The balance of the loss of £6,000 cannot be entirely carried back as only 6 months of the profits of £10,000 fall into the earlier 12 months of the loss making period.
Only a loss of £5,000 (6/12 x £10,000) can be used, and the balance of £1,000 is available to be carried forward to the year ended 31 December 2017.
How to claim for a trading loss to be carried back, or amend a claim
You can make a claim to carry back a trading loss when you submit your Company Tax Return for the period when you made the loss.
You can make your claim in your return or in an amendment to the return, as long as you’re within the time limit to amend it. You can also make your claim in a letter.

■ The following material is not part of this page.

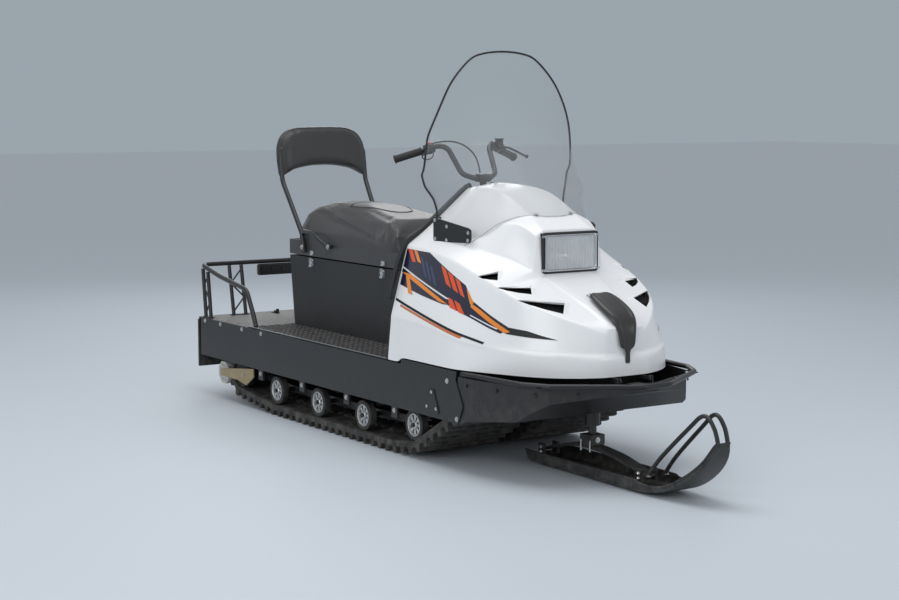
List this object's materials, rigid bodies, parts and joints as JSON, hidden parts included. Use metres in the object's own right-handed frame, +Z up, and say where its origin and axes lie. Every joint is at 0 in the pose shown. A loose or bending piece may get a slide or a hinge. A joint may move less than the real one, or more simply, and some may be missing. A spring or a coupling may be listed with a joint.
{
  "type": "utility snowmobile",
  "caption": "Long twin-track utility snowmobile with one central ski, tilting hood and windshield, lifting saddle with backrest, and a railed cargo deck.",
  "frame": {"origin": "on the ground, in the middle of the machine's length and width", "axes": "+X forward to the ski's tip, +Y to the rider's left, +Z up"},
  "size_m": [3.3, 0.91, 1.621],
  "materials": {
    "black_steel": "satin black powder coat",
    "deck_grey": "matt grey tread plate",
    "black_plastic": "moulded, satin",
    "hood_white": "gloss white with dark blue, orange and red bands",
    "windshield_clear": "clear sheet with a black edge",
    "lamp_glass": "fluted clear glass",
    "seat_vinyl": "black seat vinyl with stitched seams",
    "black_rubber": "moulded rubber",
    "wheel_alloy": "cast",
    "zinc_plate": "yellow zinc plated",
    "latch_chrome": "polished",
    "engine_alloy": "plain block",
    "roller_grey": "pale grey",
    "keel_steel": "worn by the ground"
  },
  "bodies": {
    "chassis": {"deck_frame": "black_steel", "centre_beam": "black_steel", "side_skirt_right": "black_steel", "side_skirt_left": "black_steel", "footboards": "black_steel", "rear_deck": "deck_grey", "rear_flap": "black_rubber", "tow_hitch": "black_steel", "belly_pan": "black_plastic", "front_bumper": "black_steel", "hood_hinges": "black_steel", "engine_block": "engine_alloy", "track_right": "black_rubber", "track_left": "black_rubber", "road_wheels": "wheel_alloy", "rear_idlers": "wheel_alloy", "drive_axles": "black_steel", "track_carriers": "black_steel", "hanger_brackets": "black_steel", "tail_rollers": "roller_grey", "tension_arms": "zinc_plate", "rack_rail": "black_steel", "rack_posts": "black_steel", "tail_lamp": "black_plastic", "seat_box": "black_plastic", "seat_latches": "latch_chrome", "dash_panel": "black_plastic", "spindle_housing": "black_steel"},
    "seat": {"seat_base": "black_plastic", "seat_cushion": "seat_vinyl", "backrest_frame": "black_steel", "backrest_pad": "seat_vinyl", "grab_handles": "black_steel"},
    "hood": {"hood": "hood_white", "headlamp": "black_plastic", "headlamp_lens": "lamp_glass", "hood_handle": "black_rubber", "windshield": "windshield_clear", "windshield_brackets": "black_steel"},
    "steering": {"steering_column": "black_steel", "steering_shaft": "black_steel", "handlebar": "black_steel", "handlebar_grips": "black_rubber", "throttle_control": "black_plastic", "brake_control": "black_plastic", "throttle_cable": "black_rubber"},
    "ski": {"ski_runner": "black_plastic", "ski_keel": "keel_steel", "ski_spring": "black_steel", "ski_shackles": "black_steel", "ski_spindle": "black_steel", "ski_loop": "black_steel"}
  },
  "joints": [
    {"name": "seat_hinge", "type": "hinge", "parent": "chassis", "child": "seat", "pos_m": [-0.65, 0.217, 0.709], "axis": [-1, 0, 0], "range_deg": [0, 55]},
    {"name": "hood_hinge", "type": "hinge", "parent": "chassis", "child": "hood", "pos_m": [1.15, 0, 0.395], "axis": [0, 1, 0], "range_deg": [0, 60]},
    {"name": "handlebar_turn", "type": "hinge", "parent": "chassis", "child": "steering", "pos_m": [0.15, 0, 1.092], "axis": [-0.3204, 0, 0.9473], "range_deg": [-38, 38]},
    {"name": "ski_turn", "type": "hinge", "parent": "chassis", "child": "ski", "pos_m": [0.9, 0, 0.2], "axis": [0, 0, 1], "range_deg": [-38, 38]}
  ],
  "couplings": [
    {"joint": "ski_turn", "follows": "handlebar_turn", "ratio": 1}
  ]
}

If you’re making a claim in your return that reduces your Corporation Tax liability for an earlier period, you must make sure you have put an ‘X’ in the appropriate box on the CT600 form.
A claim should be made within 2 years of the end of the accounting period when you made the loss. Your claim should include:
- the name of your company or organisation
- the period when the loss is made
- the amount of the loss
- how the loss is to be used
If you send your claim separately, send it to HMRC.
You can amend your claim in the same way as you amend your return.
If HMRC does not carry out a compliance check into your return or stand alone claim, or any later amendment, then the amount of the loss becomes final. HMRC can ask about the usage of the loss in a future return (for example, to check whether the same trade is still being carried out).
If you’re offsetting a loss against an accounting period where you’ve already paid the tax due, HMRC will send you a repayment, unless you owe any Corporation Tax, when it will be deducted from the payment first.